The corporation as the recipient will also receive the 1099-INT with the amount in Box 3. Once it's been included on the 1120S return, the interest will be reported on the Schedule K as interest. There will need to be statements included with the shareholder's K-1 that show the amount of interest received from Treasury bonds. That information from the statements will help make any necessary adjustments on the shareholder's state return to exclude the income. 

1 reply

Level 11
February 16, 2025

This interest is usually reported to the recipient on a Form 1099-INT in box 3 to indicate that it is US treasury bond interest. The Schedule K-1 from an S Corp or Partnership will usually have this information provided in the statements so that the proper adjustments can be made on the state tax return.

gmohan123Author
Level 2
February 16, 2025

Thanks for quick follow up but I am looking more form the Corporation how does it pass the state non-taxable amount to the shareholder.
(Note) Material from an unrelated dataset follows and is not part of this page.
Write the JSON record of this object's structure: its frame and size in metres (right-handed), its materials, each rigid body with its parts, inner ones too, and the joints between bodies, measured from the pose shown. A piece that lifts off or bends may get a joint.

I do understand shareholder on its individua return will report on Box 3. On Schedule K it says item 9 to report any tax-exempt interest received or accrued but Item 9 description is quite different: Net section 1231 gain (loss) (attach Form 4797)

KeshaHAnswer
Level 11
February 16, 2025

The corporation as the recipient will also receive the 1099-INT with the amount in Box 3. Once it's been included on the 1120S return, the interest will be reported on the Schedule K as interest. There will need to be statements included with the shareholder's K-1 that show the amount of interest received from Treasury bonds. That information from the statements will help make any necessary adjustments on the shareholder's state return to exclude the income.